Friday, May 27, 2022

There are No Saints, Written by Paul Schrader

The Jesuits aren’t what they used to be. These days, they are largely aligned with Liberation Theology. Neto Niente’s nickname “The Jesuit” refers to their hard-charging Seventeenth Century glory years. The gang enforcer could definitely get Medieval on his targets, but he has been cooling his heels in prison for years. When he finally gets released, there’s sure to be Hell to pay in Alfonso Pined Ulloa’s There are No Saints, written by Paul Schrader, which opens today in New York.

Ironically, Niente did not commit the murder he was convicted of, so when the cop who planted the evidence recanted on his deathbed, his lawyer, Carl Abrahams had him released, free and clear. Of course, there are plenty of angry cops who still want a piece of him. Niente would clear out, but he is worried about his son, Julio. His wife Nadia has since married gun-running gangster Vincent Rice, to help provide him a respectable cover. Even though it is not a real marriage, Rice is still abusive—and lethally jealous when Nadia and the Jesuit have an assignation for old times’ sake.

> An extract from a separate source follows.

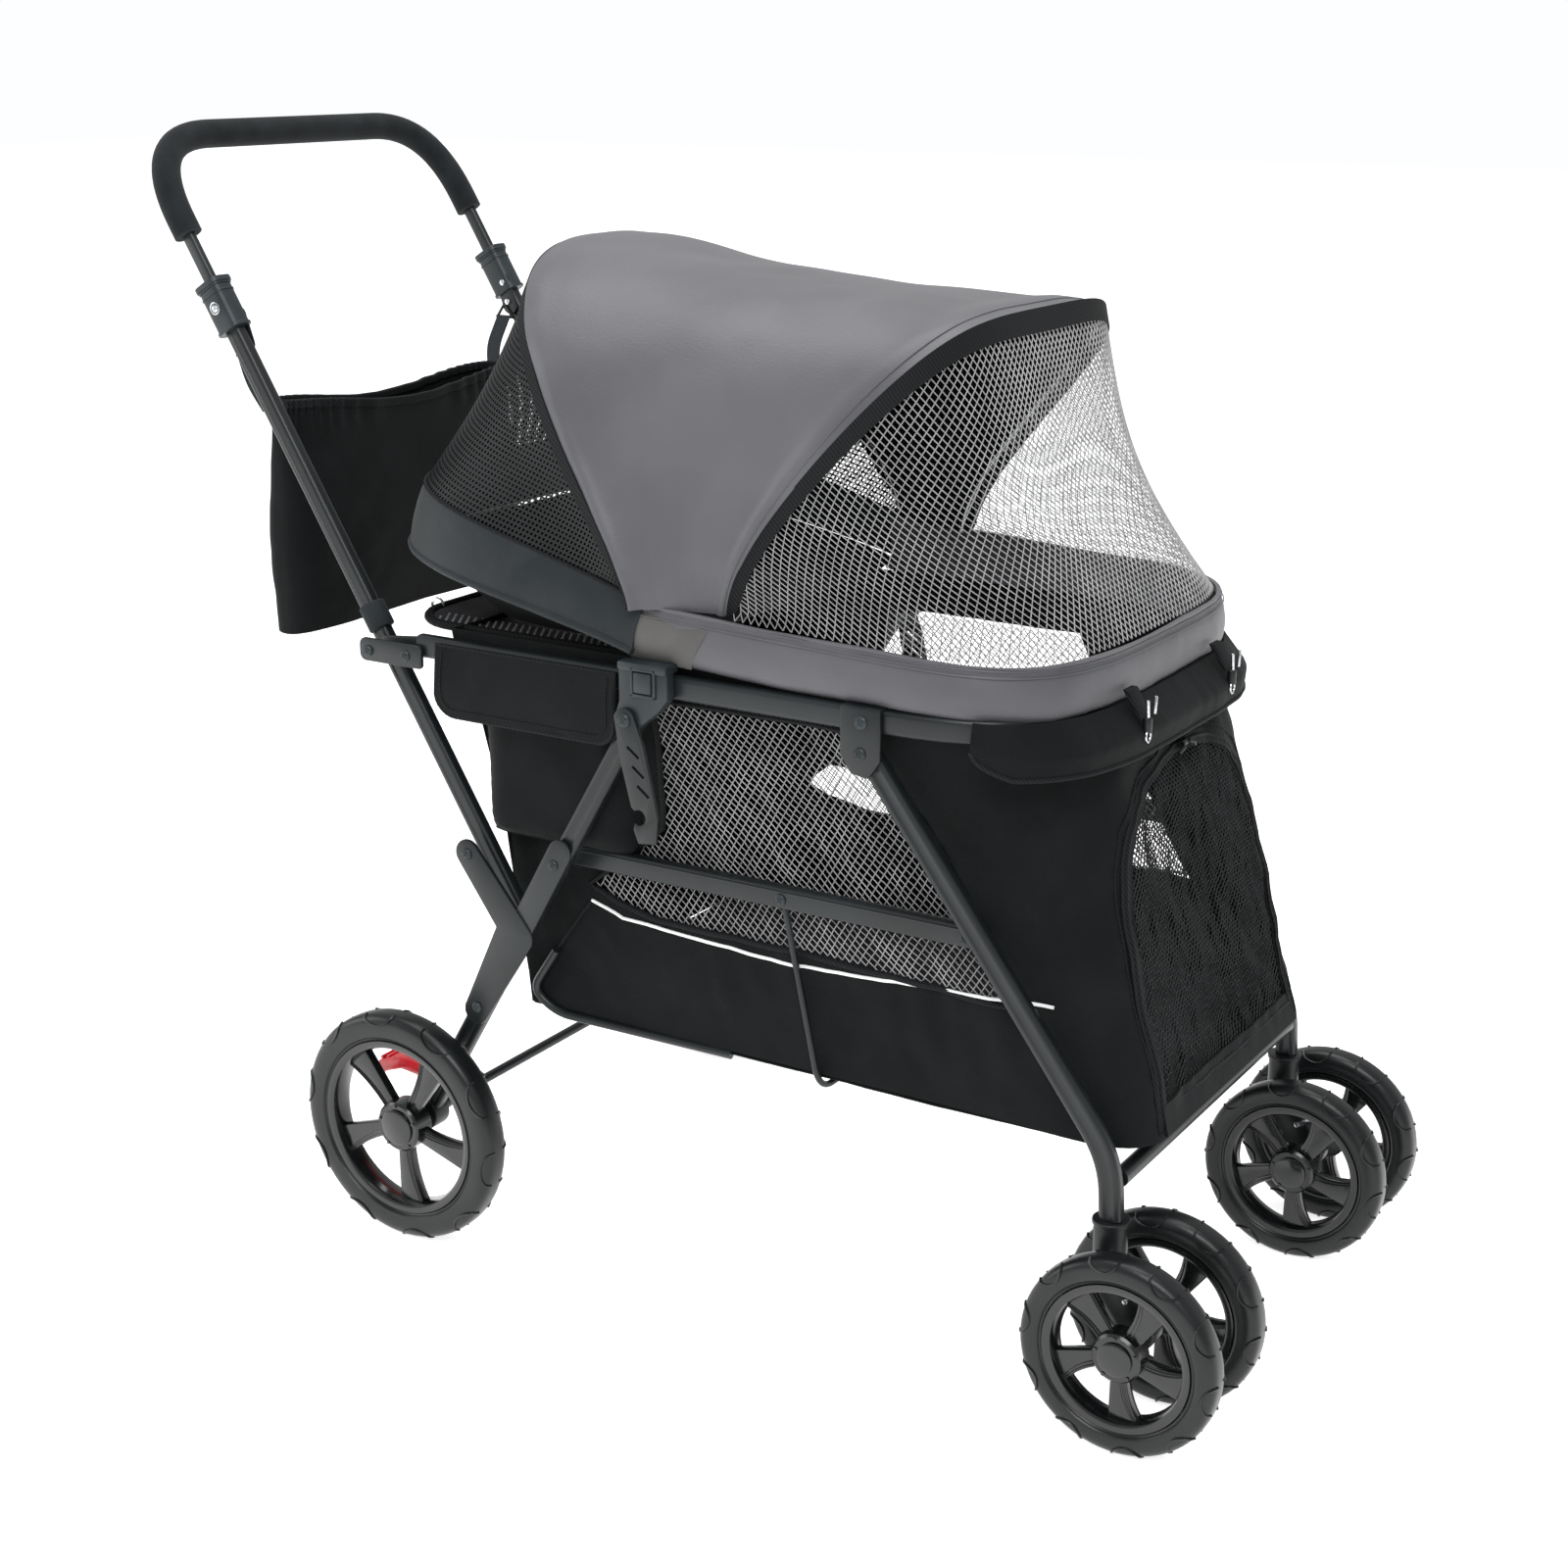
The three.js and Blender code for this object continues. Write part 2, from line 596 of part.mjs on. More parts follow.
function buildHood() {
  const first = 0.05;
  for (const [name, bow] of Object.entries(BOWS)) {
    if (name === "rear_hoop") continue;
    add(name, sweep(polygon(BOW_WIRE, 6), new BowCurve(bow, first), 36), "steel");
  }
  const hoop = BOWS.rear_hoop;
  const turnAt = (u) => 0.12 + u * (Math.PI - 0.24);
  const band = skin((u, w) => {
    const point = bowPoint(hoop, turnAt(u), 1).add(v(0, 0, -38 * (1 - w)));
    const out = v(point.x - HOOD_PIVOT.x - 10, point.y, 0).normalize();
    return { point, out };
  }, 30, 1, 4);
  add("rear_hoop", band, "slate");

  const outer = new THREE.Shape();
  const sides = 24;
  const trace = (shape, inset, backwards) => {
    for (let i = 0; i <= sides; i++) {
      const turn = (Math.PI * (backwards ? sides - i : i)) / sides;
      const p = rimPoint(turn, 0, inset);
      shape.lineTo(p.x, p.y);
    }
  };
  outer.moveTo(RIM.rear, -RIM.half);
  trace(outer, 0, false);
  outer.lineTo(RIM.rear, RIM.half);
  outer.lineTo(RIM.rear, RIM.half - RIM.thick);
  trace(outer, RIM.thick, true);
  outer.lineTo(RIM.rear, -RIM.half + RIM.thick);
  outer.closePath();
  const ring = new THREE.ExtrudeGeometry(outer, { depth: RIM.top - RIM.bottom, bevelEnabled: false });
  ring.translate(0, 0, RIM.bottom);
  add("hood_rim", ring, "grey_fabric");

  const edge = (name, grow) => (u) => bowPoint(BOWS[name], turnAt(u), grow);
  const rimEdge = (u) => rimPoint(turnAt(u), RIM.top + 1, 1);
  add("hood_panel", stretched(edge("rear_bow", 5), edge("front_bow", 5), 3), "grey_fabric");
  add("hood_net", stretched(edge("front_bow", 5), rimEdge, 3), "net");
  add("hood_mesh", stretched(edge("rear_hoop", 5), edge("rear_bow", 5), 3), "black_fabric");
}

buildTopFrame();
buildLatches();
buildRearLegs();
buildElbows();
buildFrontLegs();
buildSideBars();
buildHandle();
buildWheels();
buildCabin();
buildHood();

// The origin is under the middle of the whole length, from the grip to the front wheels.
const frontReach = FRONT_WHEEL.x + FRONT_WHEEL.radius;
const rearReach = along(HANDLE_PIVOT, GRIP.bar)[0] - GRIP.radius;
model.position.x = -(frontReach + rearReach) / 2;

const stroller = new THREE.Group();
stroller.add(model);
export default stroller;
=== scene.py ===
import math

import bpy
from mathutils import Matrix, Vector, noise
from mathutils.geometry import delaunay_2d_cdt


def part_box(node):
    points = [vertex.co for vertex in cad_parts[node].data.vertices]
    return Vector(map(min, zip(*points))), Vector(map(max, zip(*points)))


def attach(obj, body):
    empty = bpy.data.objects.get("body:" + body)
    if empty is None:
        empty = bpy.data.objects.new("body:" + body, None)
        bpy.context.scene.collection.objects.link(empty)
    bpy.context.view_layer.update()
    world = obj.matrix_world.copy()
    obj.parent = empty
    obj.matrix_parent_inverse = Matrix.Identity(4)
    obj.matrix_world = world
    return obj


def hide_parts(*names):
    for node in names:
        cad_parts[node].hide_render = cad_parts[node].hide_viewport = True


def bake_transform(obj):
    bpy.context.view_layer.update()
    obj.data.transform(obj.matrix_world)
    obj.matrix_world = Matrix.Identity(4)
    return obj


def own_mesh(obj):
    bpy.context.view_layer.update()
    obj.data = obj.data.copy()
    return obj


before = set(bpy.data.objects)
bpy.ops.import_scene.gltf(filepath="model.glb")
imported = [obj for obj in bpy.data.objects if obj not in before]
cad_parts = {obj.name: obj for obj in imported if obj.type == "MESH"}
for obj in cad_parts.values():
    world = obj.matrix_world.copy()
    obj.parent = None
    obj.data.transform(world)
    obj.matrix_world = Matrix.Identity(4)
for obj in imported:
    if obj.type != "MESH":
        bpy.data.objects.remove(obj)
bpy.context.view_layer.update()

# ---------- driving dimensions, in millimetres from the rear axle ----------
MM = 0.001
low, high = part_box("rear_right_tyre")
AXLE_X = (low[0] + high[0]) / 2

REAR_WHEEL = {"radius": 115, "width": 30, "rim": 88, "hub": 25}
FRONT_WHEEL = {"radius": 88, "width": 28, "rim": 66, "hub": 22}
REAR_HUB = (0, 261, 115)
FRONT_HUB_X = 747
CASTER = (714, 200, 182)
CASTER_HALF = 46
FRAME_Y = 226
HANDLE_Y = 207.5
BAR_Y = 197.5
PLATE_Y = 236
LATCH = (262, 556)
FRONT_PIVOT = (490, 558)
HANDLE_PIVOT = (-37, 576)
HANDLE_DIR = Vector((-0.5205, 0, 0.8539))
HOOD_PIVOT = (300, 648)
RAIL_Z = 586
FLOOR_Z = 240
CABIN_TOP = 603
COLLAR_Z = 551
FULL_TURN = 2 * math.pi


def spot(x, y, z):
    """A point laid out in millimetres from the rear axle, in the frame's metres."""
    return Vector((AXLE_X + x * MM, y * MM, z * MM))


def on_handle(distance, y=-HANDLE_Y):
    """A point of the handle tube's line, so many millimetres above its pivot."""
    x, z = HANDLE_PIVOT
    return spot(x + HANDLE_DIR.x * distance, y, z + HANDLE_DIR.z * distance)


# ---------- camera, light and floor ----------
def make_camera():
    bpy.ops.object.camera_add(
        location=spot(1436, -1875, 1120),
        rotation=(math.radians(90 - 17.258), 0, math.radians(31.892)),
    )
    camera = bpy.context.object
    camera.data.lens = 55.3
    bpy.context.scene.camera = camera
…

After Rice murders Nadia, abducts Julio, and tries to kill Niente, but the Jesuit is more resourceful than he anticipates. As we fully expect, Niente will chase Rice down into Mexico, leaving a trail of dead associates in his wake. However, Schrader’s grungy payback script is darker than you would expect. Arguably, this is a familiar template for him. Basically, he does for the border town milieu what
Hardcore did for the underground LA porn scene and The Yakuza did for the Japanese underworld. Yet, it still works okay, in an unfussy, down-and-dirty kind of way.

Miraculously, Jose Maria Yazpik, who was such a sad nothing in
Now & Then is impressively gritty, seething with all sorts of intensity as The Jesuit. However, the supporting cast is what distinguishes the film. Tim Roth brings a blast of mordant humor to all his scenes as Abrahams. There is also a dream team of VOD villains, including Ron Perlman and Tommy (not the musician) Flanagan, but Neal McDonough outshines them all as the nasty Rice. Plus, Shannyn Sossamon is a crazy but mostly interesting mess, as Inez, the stripper who teams up with The Jesuit.

Like the Jesuit, this film isn’t pretty, but it gets the job done. Schrader probably intended to have the religious themes and motifs more in the foreground, btu at least you accuse Ulloa of excessive pretention. Recommended for fans of payback exploitation,
There are No Saints opens tody (5/27) in New York, at the Cinema Village.